The justification: the UPA was fighting for Ukrainian independence from Soviet rule. The same one.

Poland's president stripped Zelensky of the Order of the White Eagle, Poland's highest honour. Zelensky returned it by post. Three former Ukrainian presidents returned their own in solidarity.


On 25 June 2026, Chancellor Merz and EU Commission President von der Leyen attended the Ukraine Recovery Conference in Gdańsk. Von der Leyen announced three billion euros for Ukraine. Merz told Moscow to start negotiations and freeze the front line.

A business fair ran alongside the conference. German technology companies, industrial service providers, and drone manufacturers attended. They are interested in Ukraine's reconstruction.

In 1941, Germany also had plans for Ukraine. Generalplan Ost designated Ukraine as Lebensraum -- living space -- and specified the removal of 65 per cent of the western Ukrainian population. German companies were expected to follow the army east.

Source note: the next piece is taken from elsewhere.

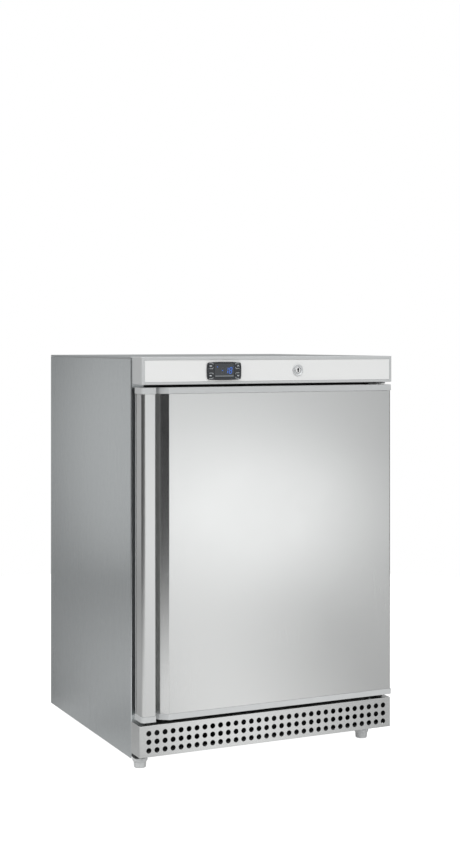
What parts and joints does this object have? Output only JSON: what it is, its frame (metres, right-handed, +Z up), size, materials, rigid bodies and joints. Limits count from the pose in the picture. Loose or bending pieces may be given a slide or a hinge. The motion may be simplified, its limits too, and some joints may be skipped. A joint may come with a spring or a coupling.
{
  "type": "undercounter freezer",
  "caption": "Stainless undercounter freezer with a solid right-hinged door, full-height integrated handle, top control fascia with digital display and key lock, and perforated kick plate.",
  "frame": {"origin": "on the floor under the centre of the cabinet's overall box", "axes": "+X to the right as seen from the front, +Y from the front to the back, +Z up"},
  "size_m": [0.6, 0.585, 0.855],
  "materials": {
    "brushed_steel_door": "satin",
    "side_steel": "satin",
    "kick_steel": "satin",
    "zinc_sheet": "satin",
    "fascia_grey": "satin",
    "cap_grey": "satin",
    "foot_grey": "satin",
    "fascia_white": "satin",
    "liner_white": "satin",
    "controller_charcoal": "satin",
    "display_lens": "gloss",
    "key_charcoal": "satin",
    "lock_chrome": "polished",
    "seal_grey": "matte",
    "insulation": "matte",
    "compressor_black": "satin",
    "terminal_black": "matte",
    "condenser_black": "satin",
    "copper": "satin",
    "evaporator_white": "gloss",
    "black_rubber": "matte",
    "bush_nylon": "satin",
    "pin_steel": "satin"
  },
  "bodies": {
    "cabinet": {"side_panel_left": "side_steel", "side_panel_right": "side_steel", "top_panel": "side_steel", "rear_panel": "zinc_sheet", "base_tray": "zinc_sheet", "floor_pan": "zinc_sheet", "cabinet_foam": "insulation", "inner_liner": "liner_white", "breaker_frame": "liner_white", "kick_plate": "kick_steel", "fascia_frame": "fascia_grey", "fascia_plate": "fascia_white", "controller_housing": "controller_charcoal", "controller_bezel": "controller_charcoal", "display_lens": "display_lens", "lock_housing": "lock_chrome", "lock_nut": "zinc_sheet", "hinge_bracket_top": "zinc_sheet", "hinge_pin_top": "pin_steel", "hinge_bracket_bottom": "zinc_sheet", "hinge_pin_bottom": "pin_steel", "hinge_screw_1": "pin_steel", "hinge_screw_2": "pin_steel", "hinge_screw_3": "pin_steel", "hinge_screw_4": "pin_steel", "compressor": "compressor_black", "terminal_cover": "terminal_black", "compressor_grommet_1": "black_rubber", "compressor_grommet_2": "black_rubber", "compressor_grommet_3": "black_rubber", "compressor_grommet_4": "black_rubber", "condenser_coil": "condenser_black", "condenser_strap_left": "zinc_sheet", "condenser_strap_right": "zinc_sheet", "filter_drier": "copper", "suction_line": "copper", "evaporator_shelf_low": "evaporator_white", "evaporator_shelf_middle": "evaporator_white", "evaporator_shelf_high": "evaporator_white", "temperature_probe": "pin_steel", "cord_gland": "black_rubber"},
    "door": {"door_skin": "brushed_steel_door", "door_foam": "insulation", "door_inner_liner": "liner_white", "door_gasket": "seal_grey", "handle_profile": "brushed_steel_door", "door_cap_top": "cap_grey", "door_cap_bottom": "cap_grey", "hinge_bush_top": "bush_nylon", "hinge_bush_bottom": "bush_nylon"},
    "lock": {"lock_cylinder": "lock_chrome", "lock_cam": "zinc_sheet"},
    "key_light": {"key_light": "key_charcoal"},
    "key_set": {"key_set": "key_charcoal"},
    "key_up": {"key_up": "key_charcoal"},
    "key_down": {"key_down": "key_charcoal"},
    "foot_front_left": {"foot_front_left": "foot_grey"},
    "foot_front_right": {"foot_front_right": "foot_grey"},
    "foot_rear_left": {"foot_rear_left": "foot_grey"},
    "foot_rear_right": {"foot_rear_right": "foot_grey"}
  },
  "joints": [
    {"name": "door_hinge", "type": "hinge", "parent": "cabinet", "child": "door", "pos_m": [0.278, -0.2635, 0.4478], "axis": [0, 0, 1], "range_deg": [0, 105]},
    {"name": "lock_turn", "type": "hinge", "parent": "cabinet", "child": "lock", "pos_m": [0.0635, -0.275, 0.8255], "axis": [0, 1, 0], "range_deg": [0, 90]},
    {"name": "key_light_press", "type": "slide", "parent": "cabinet", "child": "key_light", "axis": [0, 1, 0], "range_m": [0, 0.0008], "stiffness_N_per_m": 1200},
    {"name": "key_set_press", "type": "slide", "parent": "cabinet", "child": "key_set", "axis": [0, 1, 0], "range_m": [0, 0.0008], "stiffness_N_per_m": 1200},
    {"name": "key_up_press", "type": "slide", "parent": "cabinet", "child": "key_up", "axis": [0, 1, 0], "range_m": [0, 0.0008], "stiffness_N_per_m": 1200},
    {"name": "key_down_press", "type": "slide", "parent": "cabinet", "child": "key_down", "axis": [0, 1, 0], "range_m": [0, 0.0008], "stiffness_N_per_m": 1200},
    {"name": "foot_front_left_level", "type": "slide", "parent": "cabinet", "child": "foot_front_left", "axis": [0, 0, -1], "range_m": [0, 0.015]},
    {"name": "foot_front_right_level", "type": "slide", "parent": "cabinet", "child": "foot_front_right", "axis": [0, 0, -1], "range_m": [0, 0.015]},
    {"name": "foot_rear_left_level", "type": "slide", "parent": "cabinet", "child": "foot_rear_left", "axis": [0, 0, -1], "range_m": [0, 0.015]},
    {"name": "foot_rear_right_level", "type": "slide", "parent": "cabinet", "child": "foot_rear_right", "axis": [0, 0, -1], "range_m": [0, 0.015]}
  ]
}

Zelensky did not attend the conference. The Polish-Ukrainian dispute over the UPA decree had not been resolved. The Polish president also did not attend.

Germany has described Israel's security as a matter of German Staatsräson -- reason of state -- since October 2023. Germany voted against UN ceasefire resolutions. Germany is among Israel's most reliable partners in Europe. Whether Germany communicated the Israeli Ministry of Foreign Affairs' concerns about the UPA decree to its ally in Kyiv is not recorded.

On 1 September 1939, the first shots of the Second World War in Europe were fired at Westerplatte, in the Free City of Danzig. On 3 September, the United Kingdom declared war on Germany. The stated reason: the invasion of Poland, which had begun in Danzig.

The United Kingdom was not among the conference's headline partners.


The 45th Armoured Brigade currently numbers approximately 1,800 of its planned 4,800 personnel. Pistorius expects the remainder to come voluntarily. General Freuding was more direct: "We will be ready by end of 2027. Period."